Sometimes the exam will ask if a specific line \(y = mx + c\) is a tangent to a parabola. For the parabola \(y^2 = 4ax\), the line is a tangent if \(c = \frac{a}{m}\).

Step-by-Step: Finding a Tangent Equation
1. Identify your point (either coordinates or in terms of \(t\)).
2. Find the gradient (\(m\)) at that point using the formulas above.
3. Use the straight-line formula: \(y - y_1 = m(x - x_1)\).
4. Simplify to the required form.

5. Loci Problems

A Locus (plural: Loci) is simply a set of points that satisfy a specific rule. In this chapter, you might be asked to find the path (the equation) traced out by the midpoint of a moving line or the intersection of two tangents.

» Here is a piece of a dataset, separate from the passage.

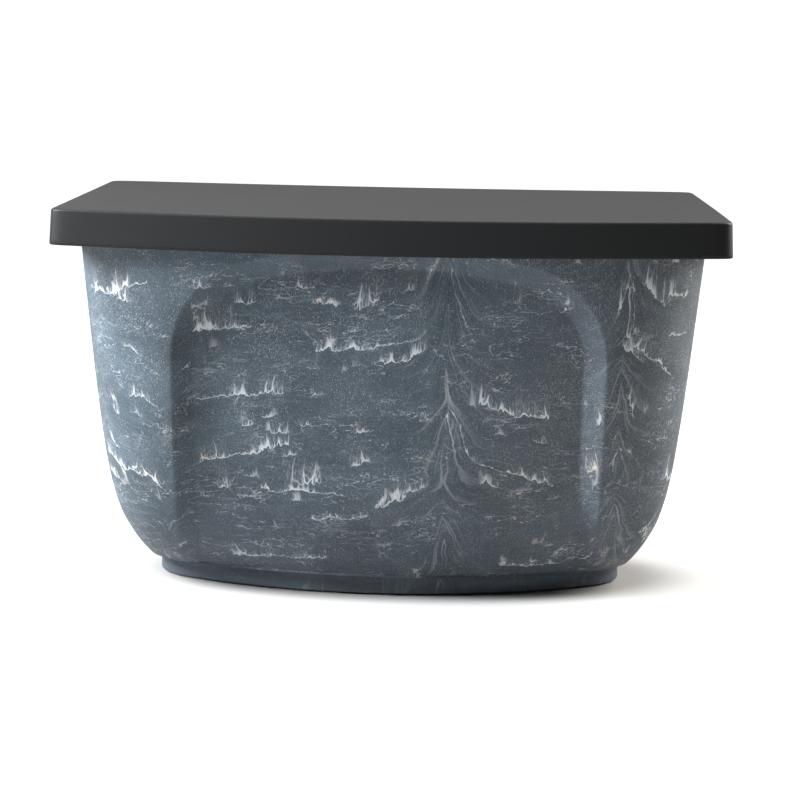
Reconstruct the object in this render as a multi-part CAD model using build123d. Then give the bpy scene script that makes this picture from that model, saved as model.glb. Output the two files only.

How to approach Loci problems:

• Step 1: Write down the coordinates of the point you are interested in (e.g., the midpoint) using the parameters of the points you know.
• Step 2: You will now have equations for the "New \(X\)" and "New \(Y\)" in terms of \(t\).
• Step 3: Eliminate \(t\)! Rearrange one equation to make \(t\) the subject, then sub it into the other.
• Step 4: The resulting equation in \(x\) and \(y\) is your Locus. It will often turn out to be another parabola or hyperbola!

Don't worry if this seems tricky at first! The "Eliminate \(t\)" step is the most important part. Once \(t\) is gone, the algebra usually falls into place.

Summary: Your "Cheat Sheet" for Coordinate Systems

Parabola:
- Equation: \(y^2 = 4ax\)
- Point: \((at^2, 2at)\)
- Focus: \((a, 0)\), Directrix: \(x = -a\)
- Tangent Gradient: \(\frac{1}{t}\)

Rectangular Hyperbola:
- Equation: \(xy = c^2\)
- Point: \((ct, \frac{c}{t})\)
- Tangent Gradient: \(-\frac{1}{t^2}\)

Final Tip: Always keep a sketch in mind. Parabolas look like bowls; hyperbolas look like two mirroring boomerangs. Visualizing the shape helps you check if your answers make sense!